Miramos
lo que tenemos en las manos y recapitulamos nuestra vida, dando gracias por los
frutos, pero lanzando de nuevo la semilla a la tierra en el nombre del Señor
Deuteronomio 8, 7-18; Salmo 1 Crón 29,
10-12; 2Corintios 5, 17-21; Mateo 7, 7-11
Miramos lo que tenemos en las manos y
nos sirve para recapitular de alguna manera lo que ha sido hasta ahora nuestro
trabajo, el camino recorrido en la vida observando lo que hemos vivido pero también
el fruto que hemos logrado, lo que ha merecido la pena los esfuerzos realizados
pero también el rumbo que quizás tenemos que enderezar.

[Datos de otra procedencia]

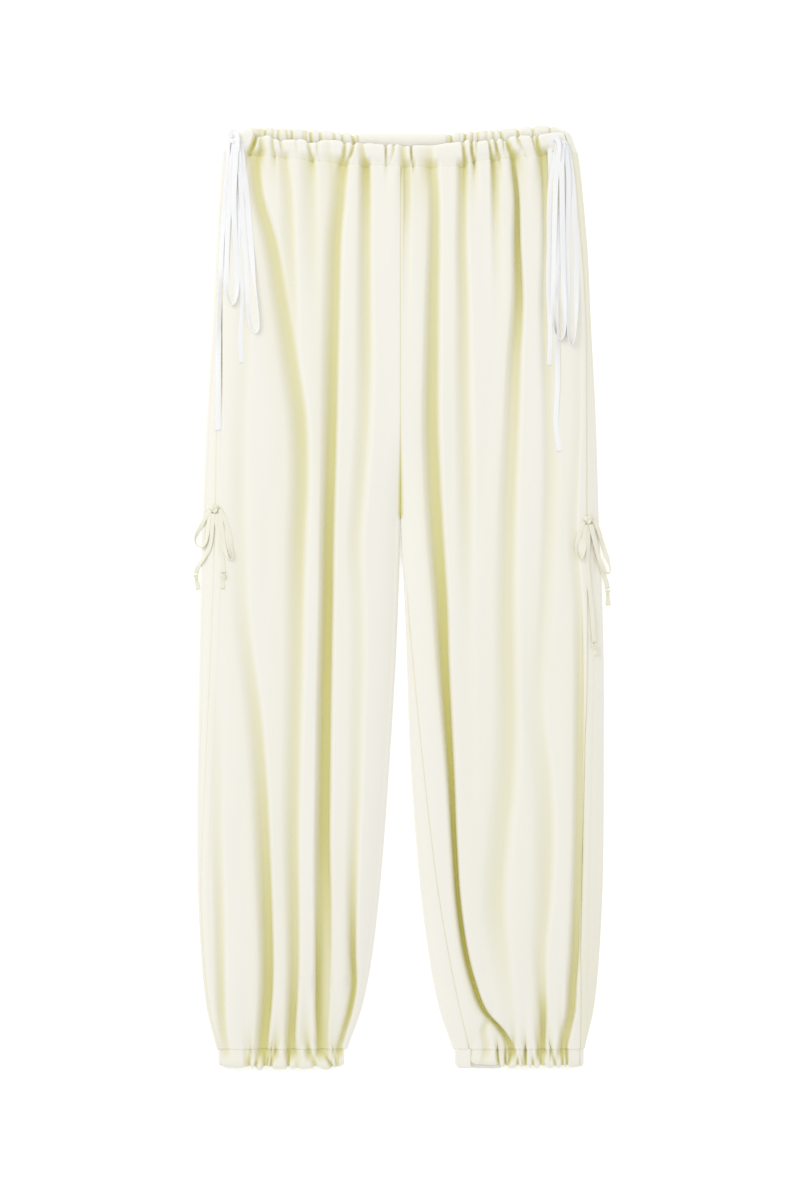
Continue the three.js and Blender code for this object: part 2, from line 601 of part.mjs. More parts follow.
function ankleCasingBack(side) {
  const outerEnd = outline(side, "outer", ANKLE_LEVEL) - ANKLE_ROLL;
  const inner = outline(side, "inner", ANKLE_LEVEL);
  const innerEnd = inner + (side === "right" ? INNER_END : ANKLE_ROLL);
  const path = casingEnd(side, ANKLE_LEVEL, ANKLE_ROLL, ANKLE_CASING_ENDS);
  const tucks = ANKLE_TUCKS[side].map((tuck) => ({ ...tuck, at: tuck.at + BACK_TUCK_SHIFT }));
  const floor = gatheredPlaces(tucks, innerEnd, outerEnd, ANKLE_WIDEST).reverse();
  for (const across of floor.slice(1)) {
    const fromEnd = Math.min(across - innerEnd, outerEnd - across);
    path.push([across, ANKLE_PUFF * (1 - tuckShare(tucks, across)) * ease(fromEnd / ANKLE_TAPER)]);
  }
  if (side === "left") {
    const half = ANKLE_CASING_ENDS / 2;
    for (let step = 1; step <= END_STEPS; step += 1) {
      const turn = (step / END_STEPS - 0.5) * Math.PI;
      path.push([inner + ANKLE_ROLL * (1 - Math.cos(turn)), half * (1 + Math.sin(turn))]);
    }
    path.push([outline(side, "inseam", ANKLE_LEVEL) - SEAM_GAP / 2, ANKLE_CASING_ENDS]);
  }
  const low = ANKLE - SEAM_GAP / 2;
  const hem = HEM - ANKLE_BACK_DROP[side];
  const grid = BAND.map((share) => path.map(
    ([across, z]) => new THREE.Vector3(sign(side) * across, mix(low, hem, share), z),
  ));
  const course = side === "right" ? grid : turned(grid);
  return wall(course, movedIn(course, lipThickness));
}

// The knots. x, y: place of the middle. rise: its height over the cloth. wide, long, high: size.
const KNOTS = named(["name", "x", "y", "rise", "wide", "long", "high"], [
  ["waist_knot_right", -177.5, 493, 3.6, 13, 12, 6.5],
  ["waist_knot_left", 174.5, 489, 3.6, 13, 12, 6.5],
  ["thigh_knot_right", -200, 96, 3.2, 9, 9, 5],
  ["thigh_knot_left", 202.5, 84, 3.2, 9, 9, 5],
  ["thigh_end_knot_right_a", -221.5, 23, 2.6, 5.5, 5.5, 4.4],
  ["thigh_end_knot_right_b", -190.5, 23, 2.6, 5.5, 5.5, 4.4],
  ["thigh_end_knot_left_a", 209, -52, 2.6, 5.5, 5.5, 4.4],
  ["thigh_end_knot_left_b", 224, 6, 2.6, 5.5, 5.5, 4.4],
]);

// Tapes and ties as they lie, each point with its height over the cloth: x, y, rise
const TAPE = 3.2; // gathered thickness of the waist tape
const TIE = 2.8; // gathered thickness of the thigh tie
const ROUTES = [
  {
    name: "waist_end_right_a", thick: TAPE, steps: 20,
    points: [
      [-182, 486.2, 3.4], [-184.5, 476, 2.6], [-187, 452, 2.3], [-190, 420, 2.2], [-192.5, 385, 2.2],
      [-194, 343, 2.2], [-195.5, 300, 2.2], [-196.5, 257, 2.2], [-196.5, 213, 2.2], [-196.5, 180, 2.2],
    ],
  },
  {
    name: "waist_loop_right_a", thick: TAPE, steps: 30,
    points: [
      [-179, 486.2, 6], [-181.5, 470, 5], [-184, 430, 3.2], [-186.5, 390, 2.5], [-187.5, 350, 2.3],
      [-186.5, 325, 2.3], [-183, 315.5, 2.3], [-178.5, 318, 2.3], [-176.5, 332, 2.3], [-176, 358, 2.4],
      [-178.5, 395, 3], [-179.5, 430, 5.5], [-177.8, 470, 8.6], [-177, 486.4, 8.6],
    ],
  },
  {
    name: "waist_loop_right_b", thick: TAPE, steps: 32,
    points: [
      [-175, 486.2, 6], [-173, 462, 5.5], [-171, 430, 3.6], [-168.5, 390, 2.5], [-165, 340, 2.3],
      [-163, 305, 2.3], [-160, 290, 2.3], [-156, 285.5, 2.3], [-152.8, 291, 2.3], [-153.5, 310, 2.3],
      [-158, 345, 2.3], [-162, 395, 2.4], [-166, 440, 3.6], [-170, 470, 4.4], [-172.6, 486.4, 3.4],
    ],
  },
  {
    name: "waist_end_right_b", thick: TAPE, steps: 18,
    points: [
      [-177.6, 486.2, 3.2], [-178, 468, 2.4], [-176, 440, 2.2], [-174.8, 400, 2.2], [-175, 375, 2.2],
      [-172, 352, 2.2], [-171.5, 320, 2.2], [-172, 285, 2.2], [-170.5, 252.5, 2.2],
    ],
  },
  {
    name: "waist_end_left_a", thick: TAPE, steps: 16,
    points: [
      [170, 482.3, 3.4], [166, 472, 2.6], [162, 450, 2.4], [160.5, 415, 2.3], [160, 375, 2.3],
      [160, 330, 2.3], [161.5, 280, 2.3], [161, 250, 2.3],
    ],
  },
  {
    name: "waist_loop_left_a", thick: TAPE, steps: 32,
    points: [
      [171.5, 482.3, 6.4], [167.5, 450, 5], [166.2, 407, 3.6], [165.2, 365, 2.6], [164.8, 322, 2.3],
      [166, 290, 2.3], [171, 277.5, 2.3], [176.5, 284, 2.3], [177, 305, 2.6], [175.6, 343, 4],
      [174.8, 386, 6], [174.2, 430, 6.6], [173.8, 465, 7.6], [174, 482.3, 8.6],
    ],
  },
  {
    name: "waist_loop_left_b", thick: TAPE, steps: 32,
    points: [
      [177.5, 482.3, 6.2], [181, 452, 4.4], [180.5, 410, 2.8], [179.8, 375, 2.4], [180.5, 335, 2.3],
      [180.5, 300, 2.3], [181, 280, 2.3], [184, 271.5, 2.3], [188, 283, 2.3], [189.5, 320, 2.3],
      [190, 360, 2.3], [188.5, 400, 2.3], [186.5, 440, 2.4], [183, 470, 3], [179.5, 482.6, 3.2],
    ],
  },
  {
    name: "waist_end_left_b", thick: TAPE, steps: 24,
    points: [
      [175, 482.3, 3.2], [173.5, 465, 2.3], [171, 430, 2.2], [170, 385, 2.2], [169.8, 330, 2.2],
      [169.8, 305, 4.4], [169.5, 277, 6], [169, 252, 3.4], [169, 224, 2.2], [167.5, 192, 2.2],
      [169, 172, 2.2], [171.5, 157, 2.2],
    ],
  },
  {
    name: "thigh_loop_right_a", thick: TIE, steps: 12,
    points: [
      [-204.6, 94.5, 3.6], [-210, 87, 3.2], [-216, 76, 4.2], [-221.5, 64, 6.4], [-220, 56.5, 6.4],
      [-213.5, 55, 3.4], [-209.5, 62, 2.2], [-207.4, 76, 2.3], [-205.6, 91.6, 2.6],
    ],
  },
  {
    name: "thigh_loop_right_b", thick: TIE, steps: 12,
    points: [
      [-195.4, 95, 3.2], [-189, 84, 2.2], [-183, 62, 2], [-180, 44, 2], [-184.5, 40.5, 2],
      [-189.5, 52, 2], [-192.4, 74, 2], [-195.2, 91.4, 2.6],
    ],
  },
  {
    name: "thigh_end_right_a", thick: TIE, steps: 8,
    points: [
      [-201.9, 90.8, 2.4], [-203.4, 72, 2], [-206, 54, 2], [-213, 42, 2.4], [-218.6, 33, 6],
      [-221, 26.4, 3],
    ],
  },
  {
    name: "thigh_end_right_b", thick: TIE, steps: 8,
    points: [[-198.5, 90.8, 2.4], [-197.2, 76, 2], [-195, 57, 2], [-191.5, 38, 2], [-190.6, 26.4, 2.3]],
  },
  {
    name: "thigh_loop_left_a", thick: TIE, steps: 10,
    points: [
      [197.2, 82, 3], [193.4, 70, 2], [190, 53, 2], [192.4, 41.5, 2], [196.4, 45, 2],
      [198, 60, 2], [199.4, 78.6, 2.4],
    ],
  },
  {
    name: "thigh_loop_left_b", thick: TIE, steps: 12,
    points: [
      [207.8, 84.5, 3.6], [213.5, 73, 4.8], [219.5, 53, 9], [226.5, 31, 9.5], [224.5, 26, 9.5],
      [219.5, 30, 10], [213.2, 46, 5.6], [208.5, 64, 5.4], [205.2, 79, 5],
    ],
  },
  {
    name: "thigh_end_left_a", thick: TIE, steps: 11,
    points: [
      [203, 78.8, 2.4], [202.4, 62, 2.2], [201.6, 40, 2], [203, 17, 2], [206.5, -14, 2],
      [208.8, -48.6, 2.3],
    ],
  },
  {
    name: "thigh_end_left_b", thick: TIE, steps: 7,
    points: [
      [206.6, 79.2, 2.4], [210, 62, 2], [214, 44, 2], [217.4, 30, 4.4], [221.6, 19, 6],
      [223.8, 9.6, 3],
    ],
  },
];

const TUBE_SIDES = 8;
const LAID_STEP = 6; // the height over the cloth is worked out this often

// Highest place of the front under something that reaches this far to both sides
function restHeight(x, y, reach) {
  const side = x < 0 ? "right" : "left";
  const across = Math.abs(x);
  const outer = outline(side, "outer", y);
  const heights = [-reach, 0, reach].map((shift) => {
    const place = across + shift;
    return place > outer ? 0 : topHeight(side, place, y);
  });
  return Math.max(...heights);
}

function tape({ points, thick, steps }) {
  const plan = new THREE.CatmullRomCurve3(points.map((point) => new THREE.Vector3(...point)));
  const count = Math.ceil(plan.getLength() / LAID_STEP);
  const laid = plan.getSpacedPoints(count)
    .map(({ x, y, z }) => new THREE.Vector3(x, y, z + restHeight(x, y, thick / 2)));
  const section = new THREE.Shape();
  section.absarc(0, 0, thick / 2, 0, 2 * Math.PI);
  const outlinePoints = section.getPoints(TUBE_SIDES).slice(0, TUBE_SIDES);
  return new THREE.ExtrudeGeometry(new THREE.Shape(outlinePoints), {
    steps,
    bevelEnabled: false,
    extrudePath: new THREE.CatmullRomCurve3(laid),
  });
}

const UNIT_BALL = 0.5; // radius of a ball one unit across, which is then stretched to size
const SMALL_KNOT = 8; // a knot narrower than this has fewer faces
const KNOT_BEARING = 1 / 3; // part of a knot's width that rests on the cloth, to each side
function knot({ x, y, rise, wide, long, high }) {
  const [round, tall] = wide < SMALL_KNOT ? [8, 4] : [10, 6];
  const geometry = new THREE.SphereGeometry(UNIT_BALL, round, tall);
  geometry.scale(wide, long, high);
  geometry.translate(x, y, restHeight(x, y, wide * KNOT_BEARING) + rise);
  return geometry;
}

const CREAM = 0xf2f1e4;
const WHITE = 0xf3f4f6;
const cream = new THREE.MeshStandardMaterial({ color: CREAM, roughness: 0.92, metalness: 0 });
const tapeWhite = new THREE.MeshStandardMaterial({ color: WHITE, roughness: 0.8, metalness: 0 });

const pants = new THREE.Group();
function add(name, geometry, material) {
  const mesh = new THREE.Mesh(geometry, material);
  mesh.name = name;
  pants.add(mesh);
}

for (const side of ["right", "left"]) {
  add(`front_${side}`, frontPanel(side), cream);
  add(`back_${side}`, backPanel(side), cream);
  add(`ankle_casing_${side}_front`, ankleCasingFront(side), cream);
  add(`ankle_casing_${side}_back`, ankleCasingBack(side), cream);
}
add("waist_casing_front", waistCasingFront(), cream);
add("waist_casing_back", waistCasingBack(), cream);

for (const size of KNOTS) {
  add(size.name, knot(size), size.name.startsWith("waist") ? tapeWhite : cream);
}
for (const route of ROUTES) {
  add(route.name, tape(route), route.name.startsWith("waist") ? tapeWhite : cream);
}

export default pants;
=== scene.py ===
"""Jogger pants in cream crepe, laid flat on their back with the front up."""
import math

import bpy
import numpy as np
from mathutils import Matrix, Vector


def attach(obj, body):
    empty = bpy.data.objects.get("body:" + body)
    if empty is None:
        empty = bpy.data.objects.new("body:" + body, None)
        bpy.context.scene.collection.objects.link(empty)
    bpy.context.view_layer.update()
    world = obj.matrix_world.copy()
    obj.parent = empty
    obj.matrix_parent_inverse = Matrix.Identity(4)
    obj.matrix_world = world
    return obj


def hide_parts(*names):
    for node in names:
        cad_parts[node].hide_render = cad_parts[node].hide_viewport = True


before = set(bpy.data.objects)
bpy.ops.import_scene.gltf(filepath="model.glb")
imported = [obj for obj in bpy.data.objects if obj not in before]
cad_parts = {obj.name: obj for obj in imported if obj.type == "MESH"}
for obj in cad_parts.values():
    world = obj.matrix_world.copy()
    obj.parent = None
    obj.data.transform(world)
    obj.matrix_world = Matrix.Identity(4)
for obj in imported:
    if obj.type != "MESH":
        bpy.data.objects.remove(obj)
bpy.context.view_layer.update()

# Sizes below are in millimetres, in the frame of the CAD model. Meshes are made in metres.
MM = 0.001
TINY = 1e-9
BODY = "root"

# Photograph's frame
FRAME_LONG = 1296.0  # what the camera sees of the surface, top to bottom
FRAME_MIDDLE = (-0.54, -2.7)
CAMERA_HIGH = 4200.0
EDGE_LEVEL = 6.0  # height of the garment's outline, where the frame is measured

# Cloth
CLOTH = 0.9
SEAM_GAP = -0.04  # the pieces lap by a hair, so that no gap shows along a seam
SEAM_DIP, SEAM_HALF = 0.28, 0.8  # the groove along a seam
WAIST_DIP, ANKLE_DIP = 0.22, 0.04  # the grooves along the stitching of the casings
VALLEY = 4.6  # outer face of the front at the bottom of its deepest folds
WAIST, FORK, ANKLE = 464.0, 84.0, -487.0  # ends of the panels, and where the legs part
INNER_ROLL = 4.0  # reach of the rounded inner edge of a leg
CENTRE_ROLL, CENTRE_DIP = 1.3, 1.2  # the same beside the centre front seam, and the seam's depth
FORK_REACH = 120.0  # length above the fork over which the legs' inner edges join
INSEAM_TURN = 90.0  # length below the fork over which the left inseam comes round to the face
TUCKED_SEAM = 0.2  # part of the inner edge's round that lies below the inseam
CENTRE_BACK_SHIFT = 16.0  # the centre back seam lies this far to -X at the waist
SWELL = 14.0  # distance over which the cloth rises from its edges
SPREAD_FROM = 386.0  # above this the rows of the panels spread to meet the waist stitching
BACK_SEAM = 480.0  # the stitching of the back's waist casing is level
RIM_HIGH = 9.2  # height of the rounded outer edge
RIM_UNDER = 0.4  # the cloth beside the centre seam lies this far below its crest
CHANNEL_HALF, CHANNEL_HIGH = 7.5, 0.45  # the drawcord channel down each side seam
CHANNEL_FROM = 86.0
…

Todos hacemos paradas en la vida que
nos ayudan a hacer balance de lo que vivimos. Lo hacemos en nuestros negocios –
cerrado por inventario, nos encontramos algunas veces -, lo hace el estudiante
al finalizar el curso presentando unos exámenes, lo hace el agricultor cuando
recoge sus cosechas y valora el fruto del esfuerzo de su trabajo, lo hacemos
cuando queremos llevar una buena administración y una contabilidad para recoger
beneficios, lo hacemos en casa no solo porque queremos ver si llegamos a fin de
mes o tenemos unos ahorros para emprender una reforma que necesitamos… y así en
todos los aspectos de la vida.
¿En todos? ¿Lo haremos también del
recorrido de nuestra vida personal, con sus altos y bajos, con sus momentos de
crecimiento y felicidad o también con los errores cometidos? Quizás nos
preocupamos mucho de los asuntos materiales donde pensamos encontrar unos
rendimientos económicos, pero no lo hacemos tanto por lo que tiene que ser la maduración
de nuestra vida personal o nuestra relación con los demás. ¿Y nuestra vida
espiritual?
La liturgia de la Iglesia nos ofrece
una oportunidad en la celebración que nos ofrece en estos primeros días de
octubre. Sobre todo en nuestro hemisferio es la época en que retomamos nuestras
tareas en todos los aspectos después del descanso del verano. En la vida civil
sobre todo en el mundo de la educación y la enseñanza es la época en que
comienza el curso; la vida laboral retoma la intensidad de su ritmo después de
las vacaciones; en nuestros campos se están terminando de recoger las cosechas
de todos sus frutos y comienza la época de una nueva siembra; en la vida
pastoral de la Iglesia, aunque nunca se detiene, retoma sin embargo la
intensidad de su ritmo. Y la Iglesia nos ofrece en la liturgia de este día
de témporas – así llamado – la oportunidad de revisar y programar, de
poner todo en las manos de Dios y de sentirle en verdad presente en este
camino.
Nos recuerda la Palabra de Dios, con
aquellas recomendaciones que hacía Moisés al pueblo para cuando se
establecieran en la Tierra Prometida que en los momentos de abundancia de
prosperidad no nos olvidemos de Dios; si a El acudimos buscando ayuda en los
momentos oscuros no seamos los desagradecidos que pronto olvidamos la acción de
Dios en nuestra vida. Nos sucede en la vida misma, tenemos la tentación y el
peligro de pronto olvidar a quien nos tendió una mano y nos ayudó. No seamos así
con el Señor, como aquellos leprosos que una vez curados corrieron al encuentro
de la vida, pero solo uno volvió atrás para reconocer el don que de Dios había
recibido.
Pero es momento de recapitular y
revisar, de reencontrarnos con nosotros mismos, pero también de aprender a
reencontrarnos con los demás; por eso se nos habla también de reconciliación. ‘Dejaos
reconciliar con Dios’, nos dice el apóstol. Reconciliarnos, reencontrarnos,
reconociendo desvíos y desaciertos, para tomar de nuevo el rumbo, para
sentirnos satisfechos dentro de nosotros mismos, pero para saber valorar lo que
hemos recibido y saber ser agradecidos, para sentirnos a bien con los demás
rehaciendo lo que se haya podido romper, pero para sentirnos a bien con Dios
porque en El sabemos que siempre vamos a encontrar misericordia.
Y es momento de reemprender el camino
en el nombre del Señor. ‘En tu nombre echaré las redes’, decía Pedro. Por eso
invocamos a Dios, sentimos su presencia a nuestro paso, contamos con El como
Cireneo, queremos que la lluvia de su gracia caiga sobre nosotros para que haga
fecundo nuestro campo y nuestra vida. Igual que estamos ansiosos por la lluvia
que riegue nuestros campos – y cuanto hemos de pedirlo al Señor – estamos
ansiosos por la lluvia de su gracia que es la que va en verdad a hacer florecer
nuestra vida, y tras esas flores sabemos que habrá unos frutos.